-- Start Data --
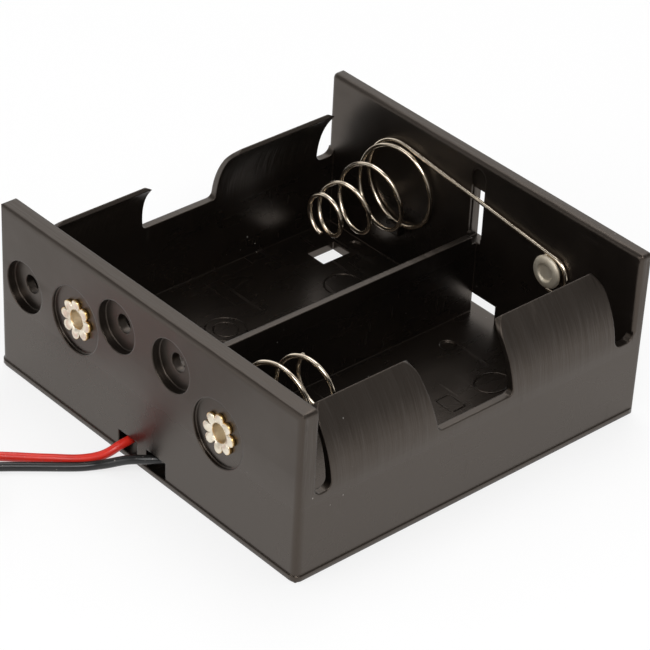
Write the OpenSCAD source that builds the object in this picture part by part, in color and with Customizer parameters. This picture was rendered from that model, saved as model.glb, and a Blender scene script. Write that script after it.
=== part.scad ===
// Open holder for two round cells that lie side by side and are wired in series.
// X runs along the cells, Y across the two bays and Z up. The origin is the middle of the underside.
// The front plate, at -X, carries the two contacts that the leads are soldered to.
// The back plate, at +X, carries the spring and the rivet that link one cell to the other.
// The left bay, at +Y, takes its cell with the spring at the back, and the right bay the other way round.

/* [Cells] */
// Diameter of a cell
cell_diameter = 34.2; // [32:0.1:36]
// Length of a cell
cell_length = 61.5; // [58:0.5:70]
// Play of a cell across its bay
bay_clearance = 0.4; // [0.2:0.1:1]
// Length of a bay that the squeezed spring and the contact take up
spring_space = 5.3; // [4.5:0.1:8]

/* [Housing] */
// Thickness of the side walls
side_wall = 1.4; // [1.2:0.1:1.8]
// Thickness of the wall between the bays
divider_wall = 1.2; // [1:0.1:2]
// Height of the wall between the bays
divider_height = 16.4; // [15.8:0.1:18]
// Radius of the divider's upper corner at the back plate
divider_corner = 1.5; // [0.5:0.1:2]
// Thickness of the floor
floor_thickness = 1.5; // [1.2:0.1:2]
// Height of the lip round the foot
lip_height = 1.1; // [0.8:0.1:1.4]
// How far the lip stands proud of the walls
lip_proud = 0.2; // [0.1:0.05:0.4]
// Chamfer under the lip
lip_chamfer = 0.4; // [0.2:0.1:0.6]
// Height of the two end plates
plate_height = 30.4; // [29:0.1:34]
// Thickness of the front plate
front_plate = 3; // [2.4:0.1:4]
// Thickness of the back plate
back_plate = 2.2; // [2:0.1:3]
// Rounding of the front plate's outer edges
front_edge_round = 1.3; // [0.5:0.1:1.6]
// Rounding of the back plate's outer edges
back_edge_round = 0.6; // [0.3:0.1:1.2]
// Rounding of the plates' upper corners
plate_corner = 1.8; // [0.5:0.1:3]

/* [Spring ears] */
// Height at which a side wall starts to bend over the cell
ear_bend_height = 14.2; // [13:0.1:15]
// Outer radius of the bend
ear_bend_radius = 17; // [16:0.1:20]
// Angle of the bend up to the ear's edge
ear_bend_angle = 47.8; // [40:0.1:52]
// Length of the gap between the two ears of a side
ear_gap = 15; // [10:0.5:20]
// How far the front ears stop short of the gap's middle part, at the gap's foot
ear_offset = 0.8; // [0:0.1:2]
// How far the front ears' gap side leans back towards the front plate
ear_lean = 1.2; // [0:0.1:2]
// Height of the bottom of that gap
ear_gap_height = 15.6; // [15:0.1:17]
// Fillet at the bottom of that gap
ear_gap_fillet = 1; // [0.5:0.1:2]
// Radius of the ears' upper corners
ear_corner = 3; // [1:0.1:5]
// Width of the slot between an ear and the front plate
front_slot = 3.4; // [3:0.1:5]
// Width of the slot between an ear and the back plate
back_slot = 4; // [3.2:0.1:5]
// Height of the bottom of the slots beside the plates
slot_height = 14.8; // [14.2:0.1:16]
// Fillet at the bottom of those slots
slot_fillet = 1.4; // [0.5:0.1:1.5]

/* [Moulded openings] */
// Diameter of the blank contact seats in the front plate
blank_seat = 9; // [7:0.1:10]
// Depth of the blank contact seats
blank_seat_depth = 1.5; // [0.5:0.1:2]
// Diameter of the hole in a blank contact seat
blank_hole = 3.2; // [2:0.1:4]
// Distance of the inner blank seats from the middle
inner_blank_y = 6.6; // [5:0.1:8]
// Height of the inner blank seats
inner_blank_height = 22.9; // [20:0.1:25]
// Distance of the outer blank seat from the middle
outer_blank_y = 30.1; // [29:0.1:30.5]
// Height of the outer blank seat
outer_blank_height = 17.9; // [16:0.1:20]
// Diameter of the seats that the crimped contacts lie in
contact_seat = 11.6; // [9:0.1:12]
// Depth of the seats that the crimped contacts lie in
contact_seat_depth = 0.6; // [0.4:0.1:1]
// Distance from the middle to the near side of a lead window
window_near_y = 1.2; // [1:0.1:1.3]
// Distance from the middle to the far side of a lead window
window_far_y = 5.8; // [5.4:0.1:8]
// Height of the top of the lead windows
window_top = 4.2; // [4.2:0.1:6]
// Width of the slot in the back plate above the divider
link_slot = 2.9; // [2:0.1:4]
// Height of the bottom of that slot
link_slot_bottom = 15; // [13:0.1:15.4]
// Height of the top of that slot
link_slot_top = 24.7; // [20:0.1:26]
// Width of the groove that runs on above the slot
groove_width = 3.2; // [3:0.1:5]
// Depth of that groove
groove_depth = 0.6; // [0.3:0.1:1]
// Height of the groove's round top
groove_top = 28.8; // [27.5:0.1:29]
// Width of the window at the foot of the back plate
back_window = 12.4; // [8:0.1:16]
// Height of the top of that window
back_window_top = 5.2; // [4:0.1:7]
// Length of the hole through the floor of each bay
floor_hole_length = 6; // [4.5:0.1:8]
// Width of the hole through the floor of each bay
floor_hole_width = 4.3; // [4.1:0.1:6]
// Distance from the middle of the length to the middle of a floor hole
floor_hole_x = 26.6; // [20:0.1:27]
// Distance from the middle of the width to the middle of a floor hole
floor_hole_y = 27.4; // [20:0.1:29]
// Width of the hook that holds the link spring's base turn
hook_width = 3; // [2:0.1:5]
// Thickness of the hook's ledge
hook_thickness = 1.3; // [1:0.1:2]
// Thickness of the hook's lip
hook_lip = 0.8; // [0.6:0.1:1.5]
// Height of the hook's lip above its ledge
hook_lip_height = 0.8; // [0.4:0.1:1.2]
// Diameter of the ejector marks in the floor
ejector_mark = 2.7; // [2:0.1:4]
// Depth of the ejector marks
ejector_depth = 0.3; // [0.1:0.05:0.5]

/* [Springs] */
// Diameter of the spring wire
spring_wire = 0.75; // [0.6:0.05:1]
// Radius of a spring's base turn, to the middle of the wire
base_radius = 7.8; // [7.6:0.1:8.4]
// Radius of the link spring's end turn, to the middle of the wire
link_end_radius = 3.7; // [3.2:0.1:5]
// Radius of the negative spring's end turn, to the middle of the wire
negative_end_radius = 4.7; // [3.7:0.1:5.5]
// Rise of the springs from turn to turn
spring_pitch = 5.8; // [4:0.1:6.5]
// Number of open turns
open_turns = 2.85; // [2.25:0.05:4]
// Part of a turn that the link spring's base lies flat
link_flat = 0.8; // [0.7:0.01:0.84]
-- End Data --
Print only the lines that run from the start of the listing to the line bearing "spring_space = 5.3; // [4.5:0.1:8]"; please keep the first line and that last one, exactly as they appear.

- _The reply_
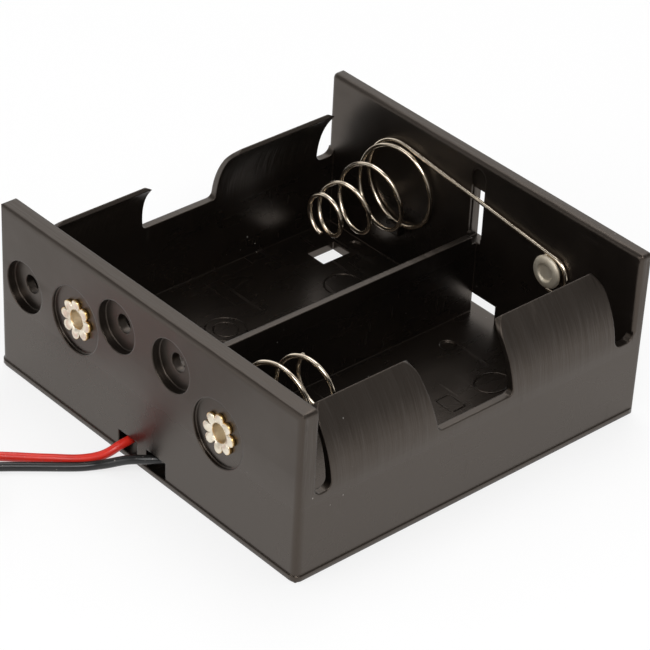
Write the OpenSCAD source that builds the object in this picture part by part, in color and with Customizer parameters. This picture was rendered from that model, saved as model.glb, and a Blender scene script. Write that script after it.
=== part.scad ===
// Open holder for two round cells that lie side by side and are wired in series.
// X runs along the cells, Y across the two bays and Z up. The origin is the middle of the underside.
// The front plate, at -X, carries the two contacts that the leads are soldered to.
// The back plate, at +X, carries the spring and the rivet that link one cell to the other.
// The left bay, at +Y, takes its cell with the spring at the back, and the right bay the other way round.

/* [Cells] */
// Diameter of a cell
cell_diameter = 34.2; // [32:0.1:36]
// Length of a cell
cell_length = 61.5; // [58:0.5:70]
// Play of a cell across its bay
bay_clearance = 0.4; // [0.2:0.1:1]
// Length of a bay that the squeezed spring and the contact take up
spring_space = 5.3; // [4.5:0.1:8]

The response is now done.